If the mechanical design of the brake is so poor that it does not have the 'ability' to lock the rear, then it's a good candidate for landfill.

If you have a conventional caliper brake, then it will do no harm to strip it down, clean it completely, then lubricate the pivot parts, re-assemble & carefully adjust it so that it does not bind, yet has no looseness in this pivot.
You should not have any real difficulty in restoring braking performance to as good as new.

Posted: Sun Jan 27, 2008 6:09 pm
by twowheels
Thanks all for your responses.

THe performance of the rear brake was so poor I couldn't feel any brake response while down changing gear with my right hand and braking before a corner with my left hand/rear brake. I realised things could get a bit hairy.

Anyway this morning I gave the rim a good rub down with metho and lubed the cable & outer with Inox, ie slid the outer off enough that the cable remained in the outer, so lubricant gets forced within strands of inner >>> noticed some improvement.

On the way back from the beach picked up some new pads by "Baradine" , $25 was more than I expected to pay and also a new brake cable & outer.

Fitted the Baradine pads, voila, problem solved.
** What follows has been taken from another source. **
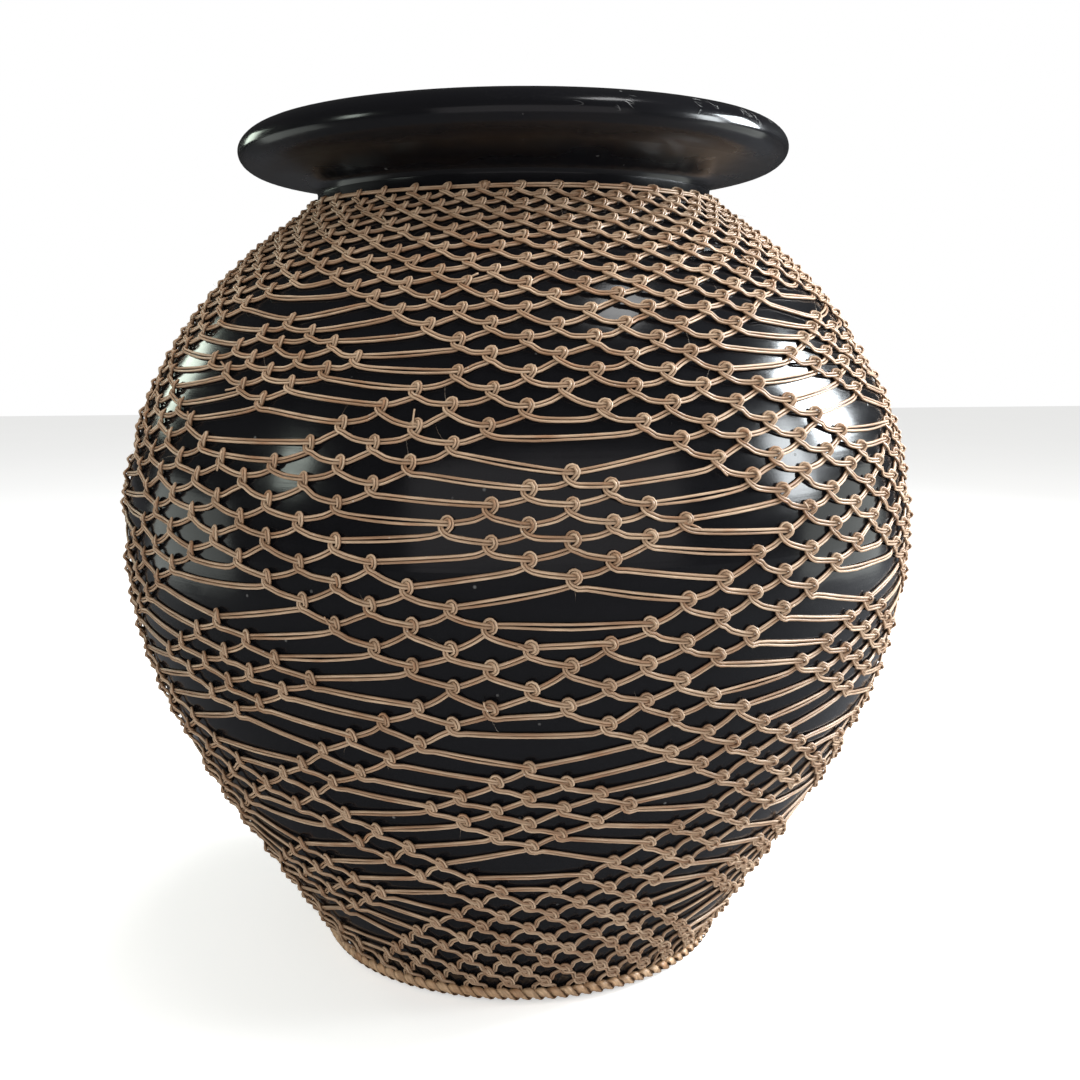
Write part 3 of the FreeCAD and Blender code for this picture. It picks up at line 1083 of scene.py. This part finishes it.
@dataclass
class LooseEnds:
    """What hand work leaves on the net: cut ends of canes at some knots, and fine fibres at others."""

    plan: NetPlan
    tail_every: int = 13
    hair_every: int = 6
    tail_radius: float = 0.55 * MM
    hair_radius: float = 0.07 * MM
    # where a strand leaves its knot: across, up and off the clay
    root: tuple[float, float, float] = (-1.2 * MM, -1.5 * MM, 2.1 * MM)

    def strands(self, every: int, kind: int, shortest: float, longest: float, radius: float, corners: int,
                rise: float) -> Surface:
        """Short bent strands that start at knots: each runs from its knot in its own direction along the
        clay, curves sideways with the square of its length, and rises steadily.

        Args:
            every: one knot in this many has a strand.
            kind: number that keeps the two kinds of strand apart.
            shortest: shortest length.
            longest: longest length.
            radius: radius at the knot.
            corners: corners of the section.
            rise: how far the end stands off the clay, as a share of the length.

        Returns:
            All the strands.
        """
        found, t = [], np.linspace(0.0, 1.0, 5)
        for k in range(1, self.plan.courses):
            for place, turn, s in self.plan.knots(k):
                seed = place + 61.0 * k + 1000.0 * kind
                if (uneven(seed, 7.0) + 1) / 2 > 1.0 / every:
                    continue
                length = shortest + (longest - shortest) * (uneven(seed, 8.0) + 1) / 2
                heading = np.pi * uneven(seed, 9.0)
                bend = 0.5 * uneven(seed, 10.0)
                run, off = length * t, bend * length * t**2
                across = self.root[0] + run * np.cos(heading) - off * np.sin(heading)
                up = self.root[1] + run * np.sin(heading) + off * np.cos(heading)
                lift = self.root[2] + rise * (0.6 + 0.4 * uneven(seed, 11.0)) * run
                angle = turn + np.degrees(across / self.plan.skin.radius_at(s))
                points = self.plan.skin.place(angle, s + up, lift)
                thick = radius * (1.0 - (0.9 if kind else 0.1) * t)
                found.append(free_cane(points, self.plan.skin.normal(angle, s + up), thick, corners,
                                       0.5 + 0.5 * uneven(seed, 12.0)))
        return join(found)

    def build(self, tail_material: bpy.types.Material, hair_material: bpy.types.Material) -> None:
        """Makes the cut ends and the fibres.

        Args:
            tail_material: the cane finish.
            hair_material: the finish of bare fibres.
        """
        tails = self.strands(self.tail_every, 0, 3 * MM, 9 * MM, self.tail_radius, 5, 0.25)
        make_piece("cut_ends", tails, tail_material)
        hairs = self.strands(self.hair_every, 1, 4 * MM, 12 * MM, self.hair_radius, 3, 0.6)
        make_piece("loose_fibres", hairs, hair_material)


# ---------------------------------------------------------------- stage


@dataclass(frozen=True)
class SoftBox:
    """A soft light: where it hangs, where it points, its size, power and tint, and whether gloss shows it."""

    name: str
    place: tuple[float, float, float]
    aim: tuple[float, float, float]
    size: tuple[float, float]
    watts: float
    tint: tuple[float, float, float] = (1.0, 1.0, 1.0)
    mirrored: bool = True

    def hang(self) -> None:
        """Hangs the light."""
        data = bpy.data.lights.new(self.name, "AREA")
        data.shape = "RECTANGLE"
        data.size, data.size_y = self.size
        data.energy = self.watts
        data.color = self.tint
        light = bpy.data.objects.new(self.name, data)
        light.visible_glossy = self.mirrored
        light.location = self.place
        light.rotation_euler = (Vector(self.aim) - Vector(self.place)).to_track_quat("-Z", "Y").to_euler()
        bpy.context.scene.collection.objects.link(light)


@dataclass
class Stage:
    """Pale floor, soft lights and the camera."""

    floor_size: float = 14.0
    floor_colour: Colour = (0.86, 0.86, 0.85, 1.0)
    floor_mirrored: Colour = (0.07, 0.07, 0.075, 1.0)
    floor_lighting: Colour = (0.50, 0.49, 0.48, 1.0)
    floor_glow: float = 0.60
    fleck_colour: Colour = (0.7, 0.7, 0.7, 1.0)
    sky_colour: Colour = (1.0, 1.0, 1.0, 1.0)
    sky_seen: float = 1.0
    sky_lighting: float = 0.36
    sky_mirrored: float = 0.035
    eye: tuple[float, float, float] = (0.0, -0.800, 0.361)
    tilt: float = 0.145
    lean: float = -0.0096
    lens: float = 43.3
    shift: float = 0.0214
    lights: tuple[SoftBox, ...] = (
        SoftBox("window", (1.54, 0.31, 0.97), (0.15, -0.15, 0.33), (0.50, 0.62), 56.0, (0.90, 0.96, 1.0)),
        SoftBox("window_side", (1.67, -0.3, 0.74), (0.1, -0.13, 0.45), (0.36, 0.55), 14.0, (0.92, 0.97, 1.0)),
        SoftBox("sky_panel", (0.45, -0.05, 2.4), (0.0, 0.0, 0.2), (1.6, 1.3), 42.0, mirrored=False),
        SoftBox("front_fill", (-0.5, -2.4, 1.3), (0.0, 0.0, 0.25), (1.2, 1.0), 10.0, mirrored=False),
        SoftBox("skylight", (0.75, -0.35, 2.1), (0.1, -0.15, 0.38), (0.5, 0.3), 4.0),
        SoftBox("left_pane", (-1.45, -0.75, 0.85), (-0.1, -0.2, 0.31), (0.26, 0.34), 3.0, (0.90, 1.0, 0.90)),
        SoftBox("garden", (-1.2, 0.9, 0.75), (-0.17, -0.12, 0.35), (0.35, 0.4), 2.5, (0.88, 1.0, 0.86)),
        SoftBox("left_ground", (-1.25, 0.15, 0.03), (-0.16, 0.0, 0.46), (0.9, 0.9), 3.5, (0.93, 1.0, 0.93)),
        SoftBox("right_ground", (1.25, 0.15, 0.03), (0.16, 0.0, 0.46), (0.9, 0.9), 4.0, (0.95, 1.0, 0.95)),
        SoftBox("room_front", (0.30, -2.20, 0.55), (0.0, -0.2, 0.30), (3.2, 1.8), 11.0, (1.0, 0.95, 0.97)),
    )

    def lay_floor(self) -> None:
        """Lays the floor: one flat square in a plain pale finish with a faint fleck, darker where the pot is
        lit by it or mirrors it than where it is seen."""
        half = self.floor_size / 2
        mesh = bpy.data.meshes.new("floor")
        corners = [(-half, -half, 0), (half, -half, 0), (half, half, 0), (-half, half, 0)]
        mesh.from_pydata(corners, [], [(0, 1, 2, 3)])
        material, w = new_material("pale_floor")
        fleck = w.noise(w.add("TexCoord").outputs["Object"], 3.0, 2.0)
        colour = w.blend(w.spread(fleck, 0.3, 0.7, 0.0, 0.04), self.floor_colour, self.fleck_colour)
        path = w.add("LightPath")
        colour = w.blend(path.outputs["Is Diffuse Ray"], colour, self.floor_lighting)
        colour = w.blend(path.outputs["Is Glossy Ray"], colour, self.floor_mirrored)
        shader = w.add("BsdfPrincipled", {"Base Color": colour, "Roughness": 0.9, "Emission Color": colour,
                                          "Emission Strength": self.floor_glow})
        w.finish(shader)
        mesh.materials.append(material)
        floor = bpy.data.objects.new("floor", mesh)
        bpy.context.scene.collection.objects.link(floor)

    def light_room(self) -> None:
        """Hangs the lights in a pale room."""
        for light in self.lights:
            light.hang()
        world = bpy.data.worlds.new("pale_room")
        world.use_nodes = True
        world.node_tree.nodes.clear()
        w = Wiring(world.node_tree)
        strengths = (self.sky_seen, self.sky_lighting, self.sky_mirrored)
        skies = [w.add("Background", {"Color": self.sky_colour, "Strength": power}) for power in strengths]
        seen, lit, mirrored = (sky.outputs[0] for sky in skies)
        path = w.add("LightPath")
        room = w.add("MixShader", {0: path.outputs["Is Glossy Ray"], 1: lit, 2: mirrored})
        mixed = w.add("MixShader", {0: path.outputs["Is Camera Ray"], 1: room.outputs[0], 2: seen})
        w.tree.links.new(mixed.outputs[0], w.add("OutputWorld").inputs[0])
        bpy.context.scene.world = world

    def set_camera(self) -> None:
        """Sets the camera a little above the belly, looking slightly down."""
        data = bpy.data.cameras.new("camera")
        data.lens = self.lens
        data.shift_x = self.shift
        camera = bpy.data.objects.new("camera", data)
        camera.location = self.eye
        turn = Matrix.Rotation(math.pi / 2 - self.tilt, 4, "X") @ Matrix.Rotation(self.lean, 4, "Z")
        camera.rotation_euler = turn.to_euler()
        bpy.context.scene.collection.objects.link(camera)
        bpy.context.scene.camera = camera
        bpy.context.scene.view_settings.view_transform = "Standard"

    def build(self) -> None:
        """Sets up the whole stage."""
        self.lay_floor()
        self.light_room()
        self.set_camera()


def dress_clay(material: bpy.types.Material) -> None:
    """Gives the imported clay body its lacquer.

    Args:
        material: the lacquer.
    """
    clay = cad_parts["clay_vessel"]
    for slot in clay.material_slots:
        slot.material = material
    log.info("clay_vessel, %s: %d faces, lacquered", Slot.CLAY.value, len(clay.data.polygons))


def main() -> None:
    """Builds the pieces in order, from the clay outwards, and then the stage."""
    logging.basicConfig(level=logging.INFO, format="%(name)s: %(message)s")
    specks, scratches, grain = speck_group(), scratch_group(), grain_and_shade_group()
    finishes = (CaneFinish("split_cane"),
                CaneFinish("flat_splint", pale=(0.66, 0.45, 0.27, 1.0), tan=(0.50, 0.30, 0.16, 1.0)),
                CaneFinish("bare_fibre", pale=(0.80, 0.72, 0.60, 1.0), tan=(0.55, 0.42, 0.30, 1.0)))
    cane, splint, fibre = (finish.build(grain, specks) for finish in finishes)
    dress_clay(LacquerFinish("black_lacquer").build(specks, scratches))
    skin = ClaySkin()
    plan = NetPlan(skin)
    pair = CanePair(skin)
    NeckHoop(plan, pair).build(cane)
    course = NetCourse(plan, pair)
    for k in range(plan.courses):
        course.build(k, cane)
    FootPlait(skin).build(splint)
    LooseEnds(plan).build(cane, fibre)
    Stage().build()


if __name__ == "__main__":
    main()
They seem to have a ball & socket within the pad so as you apply the bake they tilt in relation to the rim surface and by placing a shim at the rear of the pad you can establish toe in automatically.

MMMMmmmmm, Baradine brake pads

Posted: Sun Jan 27, 2008 10:09 pm
by sogood
Bnej wrote:It's primarily to save weight, you can still lock the wheel with enough force on the lever. Because you can't stop any harder than that, they reckon you don't need the extra mechanical advantage at the rear.

Yep, single pivot on my Campy rear caliper is certainly strong enough to lock up, as experienced a week and a bit earlier. Coming round a corner and suddenly seeing a car sitting there blocking the lane... Rear locked and skidded sideways. Fortunately was able to bring it back and stayed upright.